If you ask me what surprised me most about travelling through Switzerland, it wasn’t just the scenery, the villages, or even the chocolate. It was the trains.
They are not just a way to get from A to B. They are part of the experience. Calm, scenic, reliable, and genuinely easy, Swiss trains change how you move through a country. You don’t rush. You don’t stress. You just sit back, look out the window, and let Switzerland come to you.
Punctuality That You Can Actually Trust
In Switzerland, time really matters. Trains run to the minute, and I don’t mean “about that time”. I mean exactly that time.
If the departure board says 10:32, the train is leaving at 10:32. Connections are tight but well planned, and they work. I regularly stepped off one train and onto the next within a few minutes, and never once worried I would miss it.
It changes how you travel. You can plan dinners, tours, and transfers with confidence, because the transport actually does what it promises.
Effortless, Even If You’ve Never Used Trains Much Before
Swiss stations are clear, well signed, and easy to navigate. Platforms are numbered logically, carriages are labelled, and seats are comfortable and spacious.
You don’t need to understand complicated systems or buy multiple tickets for different regions. Once you have the right pass, you just get on and go.
No traffic. No parking. No toll roads. Just you, your seat, and views that look like postcards rolling past your window.
Understanding the Swiss Travel Pass and Other Options
There are a few different ways to travel, and choosing the right one makes all the difference.
Swiss Travel Pass
This is the most popular option for visitors. It gives you unlimited travel on trains, buses, boats, and city transport across Switzerland for a set number of days. You can choose consecutive days or flexible days within a month.
But it’s not just about transport. When you buy a Swiss Travel Pass, you also unlock a huge range of added value. It includes unlimited use of public transport in more than 90 towns and cities, free admission to more than 500 museums, and free travel on some mountain excursions. On many other mountain railways and cable cars, you receive generous discounts.

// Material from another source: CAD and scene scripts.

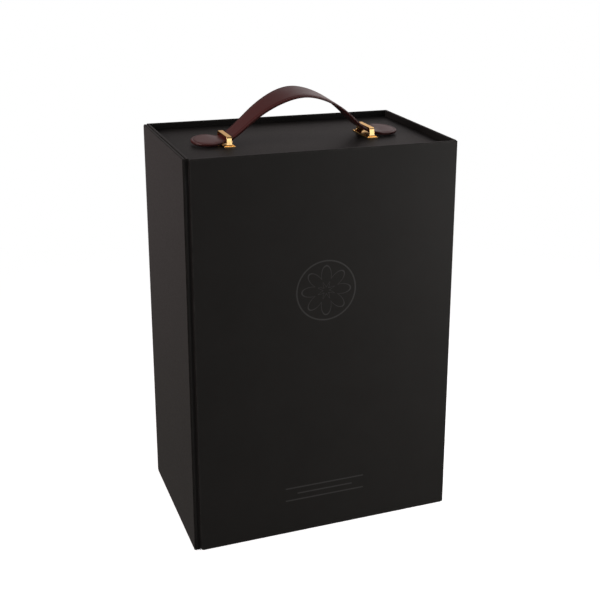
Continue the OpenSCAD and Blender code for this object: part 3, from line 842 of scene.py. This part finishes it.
world = bpy.data.worlds.new("studio")
scene.world = world
world.use_nodes = True
sky_tree = world.node_tree
backdrop = sky_tree.nodes["Background"]
sky_way = sky_tree.nodes.new("ShaderNodeTexCoord").outputs["Generated"]
sky_parts = add_node(sky_tree, "ShaderNodeSeparateXYZ", {0: sky_way})
sky_back = add_node(
    sky_tree, "ShaderNodeMapRange",
    {"Value": sky_parts.outputs["Y"], "From Min": -0.5, "From Max": 0.5})
sky_right = add_node(
    sky_tree, "ShaderNodeMapRange",
    {"Value": sky_parts.outputs["X"], "From Min": 0.0, "From Max": 0.45})
sky_behind = add_node(
    sky_tree, "ShaderNodeMix",
    {"Factor": sky_right.outputs[0], "A": (0.16, 0.148, 0.148, 1), "B": (0.84, 0.765, 0.765, 1)},
    data_type="RGBA")
sky_tint = add_node(
    sky_tree, "ShaderNodeMix",
    {"Factor": sky_back.outputs[0], "A": (0.10, 0.097, 0.097, 1), "B": sky_behind.outputs["Result"]},
    data_type="RGBA")
sky_seen = sky_tree.nodes.new("ShaderNodeLightPath")
sky_gloss = add_node(
    sky_tree, "ShaderNodeMix",
    {"Factor": sky_seen.outputs["Is Glossy Ray"], "A": (0.12, 0.12, 0.12, 1),
     "B": sky_tint.outputs["Result"]},
    data_type="RGBA")
sky_colour = add_node(
    sky_tree, "ShaderNodeMix",
    {"Factor": sky_seen.outputs["Is Camera Ray"], "A": sky_gloss.outputs["Result"], "B": (1, 1, 1, 1)},
    data_type="RGBA")
sky_tree.links.new(sky_colour.outputs["Result"], backdrop.inputs["Color"])
backdrop.inputs["Strength"].default_value = 1.0


def soft_lamp(name, place, target, size, power, colour=(1, 1, 1)):
    """A square softbox that looks at a point."""
    data = bpy.data.lights.new(name, "AREA")
    data.shape = "SQUARE"
    data.size = size
    data.energy = power
    data.color = colour
    lamp = bpy.data.objects.new(name, data)
    scene.collection.objects.link(lamp)
    look = (Vector(target) - Vector(place)).to_track_quat("-Z", "Y").to_matrix().to_4x4()
    lamp.matrix_world = Matrix.Translation(place) @ look
    return lamp


soft_lamp("key_left", (-0.85, -0.05, 0.66), (-0.05, 0, 0.32), 0.5, 5.2, (1.0, 0.87, 0.85))
soft_lamp("front_right", (0.52, -0.42, 0.22), (0.12, 0, 0.13), 0.35, 3.1, (1.0, 0.98, 0.96))
soft_lamp("glint", (0.44, -1.05, 0.44), (0.05, 0, 0.33), 0.6, 1.7)
soft_lamp("overhead", (0.8, 0.15, 1.2), (0.05, 0, 0.3), 0.8, 2.1, (1.0, 0.96, 0.96))
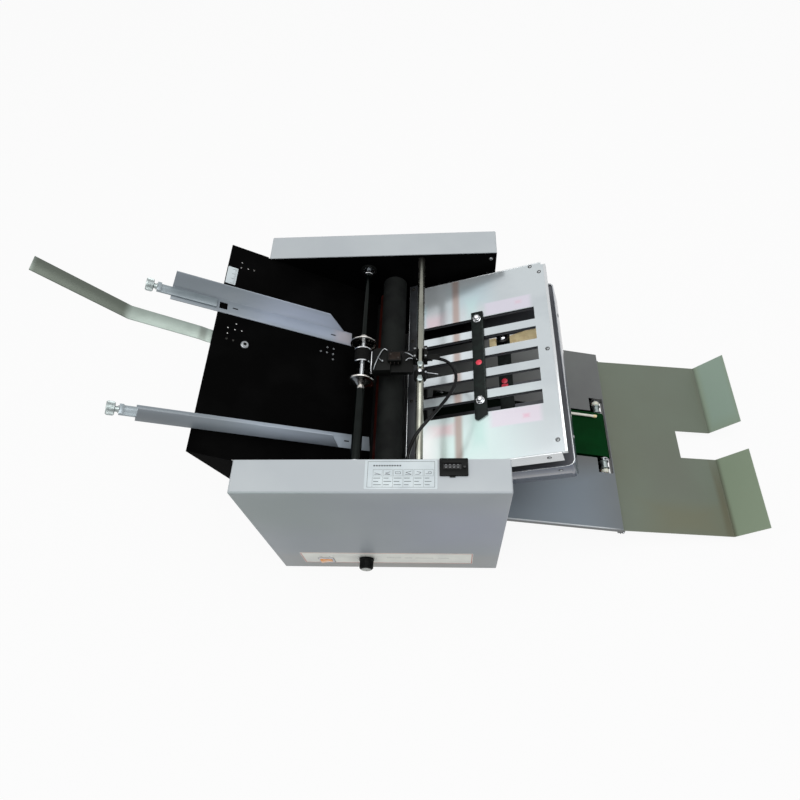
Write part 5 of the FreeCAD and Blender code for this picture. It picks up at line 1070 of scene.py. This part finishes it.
def make_delivery_fittings():
    spool = [(4.1, 0), (7.4, 0), (8.6, 0.6), (8.6, 2.2), (6.6, 3.4), (6.4, 8.4), (6.6, 13.4),
             (8.6, 14.6), (8.6, 16.2), (7.4, 16.8), (4.1, 16.8)]
    wheel = [(4.1, 0), (6.4, 0), (7.4, 0.8), (7.4, 6.8), (6.4, 7.6), (4.1, 7.6)]
    for side in (1, -1):
        turn = IDLE @ about("X", -90 * side)
        kind = "back" if side > 0 else "front"
        put(kind + "_end_spool", shifted(ring_shape(spool, 40), z=52.5), satin_white_metal,
            "belt_idle", turn, stands_for=("belt_idle_roller",))
        put(kind + "_end_wheel", shifted(ring_shape(wheel, 40), z=70.5), nylon_white,
            "belt_idle", turn)
        put(kind + "_end_nut", shifted(hexagon_nut(9, 3.4, 4.0), z=84.4), chrome, "belt_idle",
            turn, bevel=0.3)
    shaft = turned_shape([(0, -86), (3.4, -86), (4, -85.4), (4, 85.4), (3.4, 86), (0, 86)], 32)
    drum = ring_shape([(4.1, -49.5), (9.6, -49.5), (10, -49), (10, 49), (9.6, 49.5),
                       (4.1, 49.5)], 48)
    put("idle_drum", together(shaft, drum), ground_steel, "belt_idle", IDLE @ about("X", -90))
    rod = [(-23, 36.8, 4.8), (-108, 36.8, 4.8), (-112, 36.8, 4.8), (-112, 41, 4.8), (-112, 62, 4.8)]
    put("hold_down_wire", wire_shape(rod, 2.6), pale_polymer, BASE, DELIVERY,
        angle=60, stands_for=("hold_down_rod",))
    cap = turned_shape([(0, 0), (2.9, 0), (3.1, 0.6), (3.1, 6), (2.9, 6.6), (0, 6.6)], 24)
    put("hold_down_cap", moved(cap, shift(-23.6, 36.8, 4.8) @ about("Y", -90)), cream_acetal,
        BASE, DELIVERY)
    put("hold_down_foot", flat_shape(round_rectangle((-119, -105), (55, 69), 2), 0.3, 4.6),
        pale_polymer, BASE, DELIVERY, bevel=0.5)
    put("hold_down_screw", shifted(pan_head(2.6, 1.8), -112, 66, 4.6), screw_nickel, BASE, DELIVERY)
    # Black sheet under the belt's last stretch, folded up beside its end wheels: painted shade that
    # keeps the bright floor from showing through the table's openings
    put("belt_guard", together(
        box_shape((-250, -2), (-94, 94), (-26, -25)), box_shape((-250, -2), (93, 94), (-25, -2)),
        box_shape((-250, -2), (-94, -93), (-25, -2))), powder_black, BASE, DELIVERY)


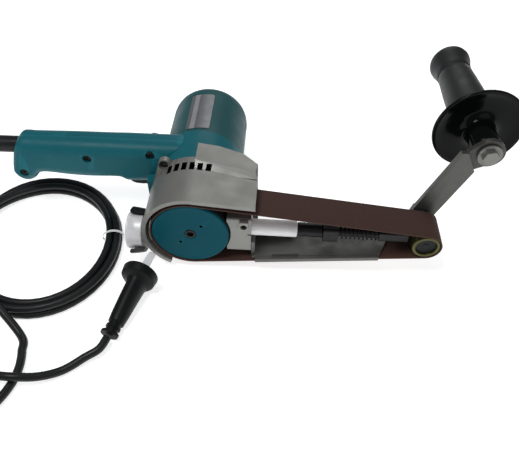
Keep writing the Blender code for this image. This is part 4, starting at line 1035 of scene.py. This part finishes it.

Families love it too, because children can travel free up to their 16th birthday when accompanied by at least one parent holding certain passes.
Swiss Half Fare Card
This gives you 50% off most trains, buses, boats, and mountain railways. It works well if you are staying longer in one place and only travelling occasionally, or if you already know your itinerary and prefer to buy tickets as you go.
Point-to-Point Tickets
You can also buy individual tickets between specific towns. This works for very simple trips, but once you start moving around more, passes usually become better value and far easier.
This is why choosing the right pass really matters. It affects not just how you move, but what you can afford to see and do. It’s also why working with a Switzerland travel specialist can completely change your holiday. When your transport, sightseeing, and discounts are planned together, everything flows more smoothly, and you get far more value from your time and your budget.
Scenic Routes That Feel Like a Tour
Some Swiss train journeys are famous in their own right, not just for where they go, but for how they get there.
Names like Glacier Express, Bernina Express, GoldenPass, and Gotthard Panorama have become legendary because they turn travel days into sightseeing days, with huge windows, slow scenic stretches, and views you simply cannot get by car.
But here’s what many people don’t realise. If those famous trains are booked out, you are not missing out on the scenery.
Most of these routes use the same tracks as regular scheduled trains. Take the Visp to Zermatt line, which forms part of the Glacier Express route. If the Glacier Express itself is full, you can simply hop on the normal regional train instead.
And honestly, they feel just as special. You still get big windows, comfortable seats, and the same mountains, valleys, bridges, and villages rolling past your window, just without the branded name. You can bring your own snacks, move around more freely, and travel at your own pace. The magic isn’t in the logo on the train, it’s in what’s outside your window.
The Express Luggage Service: Travel Light, Travel Easy
One of my favourite discoveries in Switzerland was the express luggage service.
You can send your suitcase ahead between more than 25 major locations, including cities like Zurich, Geneva, Lucerne, Interlaken, Montreux, Zermatt, St Gallen, and many more.
You drop your bag off in the morning, travel freely during the day with just a small backpack, and your luggage is waiting for you at your next hotel that evening.
It completely changes multi-stop travel.
No dragging suitcases onto trains.
No lifting bags into overhead racks.
No navigating stations with heavy luggage.
You just walk on, sit down, and enjoy the journey.
For anyone doing a loop through Switzerland, or moving every few nights, this service is a game changer.
Why Swiss Trains Make You Fall in Love With the Country
Trains in Switzerland don’t feel stressful or rushed. They feel calm, organised, and quietly impressive.
They let you slow down.
They let you look out the window instead of at the road.
They make travel feel like part of the holiday, not a chore.
For first-time visitors especially, they remove so much uncertainty. You don’t need to drive on unfamiliar roads, worry about parking, or decode complex systems. You just show up, step on, and go.
And honestly, once you’ve travelled Switzerland this way, it’s hard not to wish every country worked the same.